Repeat the material exactly as it appears.
## START PROVIDED MATERIAL
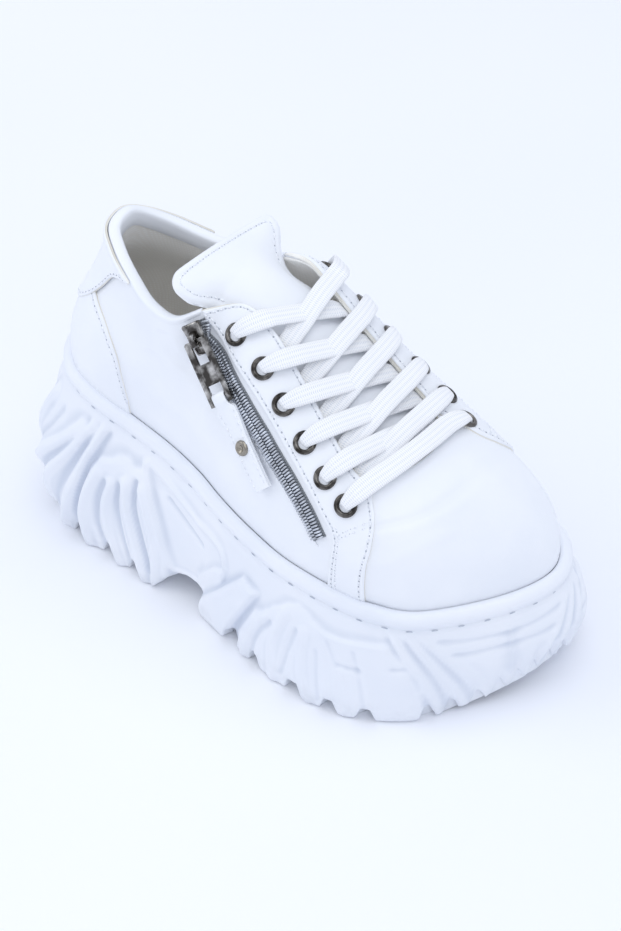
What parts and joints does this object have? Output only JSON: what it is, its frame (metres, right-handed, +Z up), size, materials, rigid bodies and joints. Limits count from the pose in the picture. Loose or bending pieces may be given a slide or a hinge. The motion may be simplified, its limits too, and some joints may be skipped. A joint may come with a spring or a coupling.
{
  "type": "platform sneaker",
  "caption": "Chunky platform sneaker for one right foot: smooth upper open at collar and throat, laced front, side zip with a swinging pull, thick lugged sole.",
  "frame": {"origin": "on the floor under the middle of the shoe's box, the shoe standing on its lugs", "axes": "+X from heel to toe, +Y to the inner (medial) side, +Z up"},
  "size_m": [0.267, 0.114, 0.1626],
  "materials": {
    "moulded_sole": "satin moulded white",
    "smooth_leather": "smooth coated white",
    "insole_board": "matt off-white textile",
    "gunmetal": "polished dark nickel",
    "woven_lace": "flat woven white",
    "zip_metal": "antique silver",
    "dark_nickel": "dark nickel",
    "strap_leather": "smooth coated white",
    "rivet_nickel": "worn nickel"
  },
  "bodies": {
    "shoe": {"sole": "moulded_sole", "upper": "smooth_leather", "tongue": "smooth_leather", "insole": "insole_board", "eyelet_lateral_1": "gunmetal", "eyelet_lateral_2": "gunmetal", "eyelet_lateral_3": "gunmetal", "eyelet_lateral_4": "gunmetal", "eyelet_lateral_5": "gunmetal", "eyelet_lateral_6": "gunmetal", "eyelet_medial_1": "gunmetal", "eyelet_medial_2": "gunmetal", "eyelet_medial_3": "gunmetal", "eyelet_medial_4": "gunmetal", "eyelet_medial_5": "gunmetal", "eyelet_medial_6": "gunmetal", "lace_crossing_1": "woven_lace", "lace_crossing_2": "woven_lace", "lace_crossing_3": "woven_lace", "lace_crossing_4": "woven_lace", "lace_crossing_5": "woven_lace", "lace_bar": "woven_lace", "zip_chain": "zip_metal", "zip_slider": "zip_metal"},
    "pull": {"zip_pull": "dark_nickel", "pull_strap": "strap_leather", "pull_rivet": "rivet_nickel"}
  },
  "joints": [
    {"name": "pull_swing", "type": "hinge", "parent": "shoe", "child": "pull", "pos_m": [-0.01815, -0.03399, 0.14115], "axis": [-0.7666, -0.4347, -0.4726], "range_deg": [0, 130]}
  ]
}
## END PROVIDED MATERIAL
WRITTEN ANSWER:
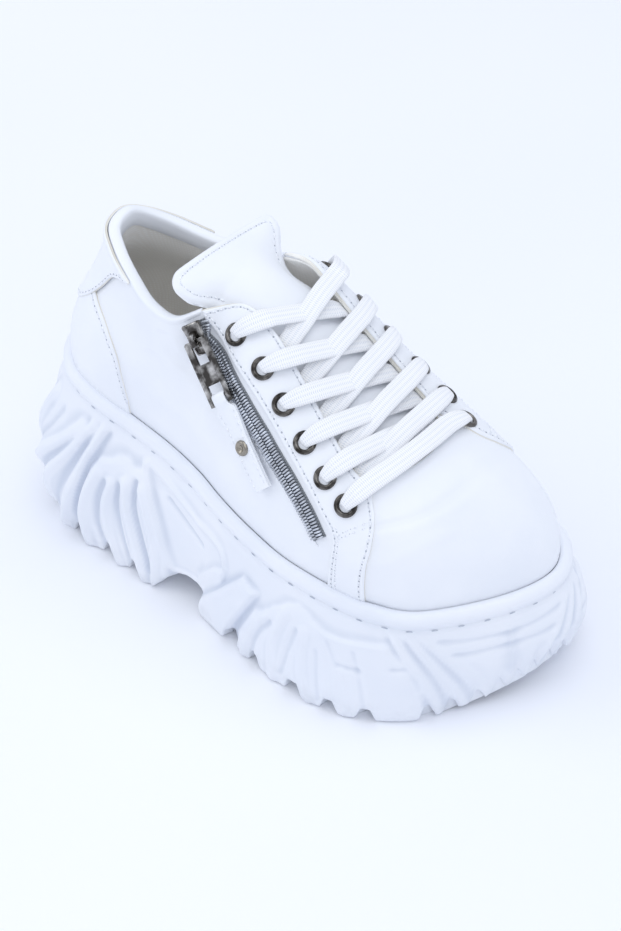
What parts and joints does this object have? Output only JSON: what it is, its frame (metres, right-handed, +Z up), size, materials, rigid bodies and joints. Limits count from the pose in the picture. Loose or bending pieces may be given a slide or a hinge. The motion may be simplified, its limits too, and some joints may be skipped. A joint may come with a spring or a coupling.
{
  "type": "platform sneaker",
  "caption": "Chunky platform sneaker for one right foot: smooth upper open at collar and throat, laced front, side zip with a swinging pull, thick lugged sole.",
  "frame": {"origin": "on the floor under the middle of the shoe's box, the shoe standing on its lugs", "axes": "+X from heel to toe, +Y to the inner (medial) side, +Z up"},
  "size_m": [0.267, 0.114, 0.1626],
  "materials": {
    "moulded_sole": "satin moulded white",
    "smooth_leather": "smooth coated white",
    "insole_board": "matt off-white textile",
    "gunmetal": "polished dark nickel",
    "woven_lace": "flat woven white",
    "zip_metal": "antique silver",
    "dark_nickel": "dark nickel",
    "strap_leather": "smooth coated white",
    "rivet_nickel": "worn nickel"
  },
  "bodies": {
    "shoe": {"sole": "moulded_sole", "upper": "smooth_leather", "tongue": "smooth_leather", "insole": "insole_board", "eyelet_lateral_1": "gunmetal", "eyelet_lateral_2": "gunmetal", "eyelet_lateral_3": "gunmetal", "eyelet_lateral_4": "gunmetal", "eyelet_lateral_5": "gunmetal", "eyelet_lateral_6": "gunmetal", "eyelet_medial_1": "gunmetal", "eyelet_medial_2": "gunmetal", "eyelet_medial_3": "gunmetal", "eyelet_medial_4": "gunmetal", "eyelet_medial_5": "gunmetal", "eyelet_medial_6": "gunmetal", "lace_crossing_1": "woven_lace", "lace_crossing_2": "woven_lace", "lace_crossing_3": "woven_lace", "lace_crossing_4": "woven_lace", "lace_crossing_5": "woven_lace", "lace_bar": "woven_lace", "zip_chain": "zip_metal", "zip_slider": "zip_metal"},
    "pull": {"zip_pull": "dark_nickel", "pull_strap": "strap_leather", "pull_rivet": "rivet_nickel"}
  },
  "joints": [
    {"name": "pull_swing", "type": "hinge", "parent": "shoe", "child": "pull", "pos_m": [-0.01815, -0.03399, 0.14115], "axis": [-0.7666, -0.4347, -0.4726], "range_deg": [0, 130]}
  ]
}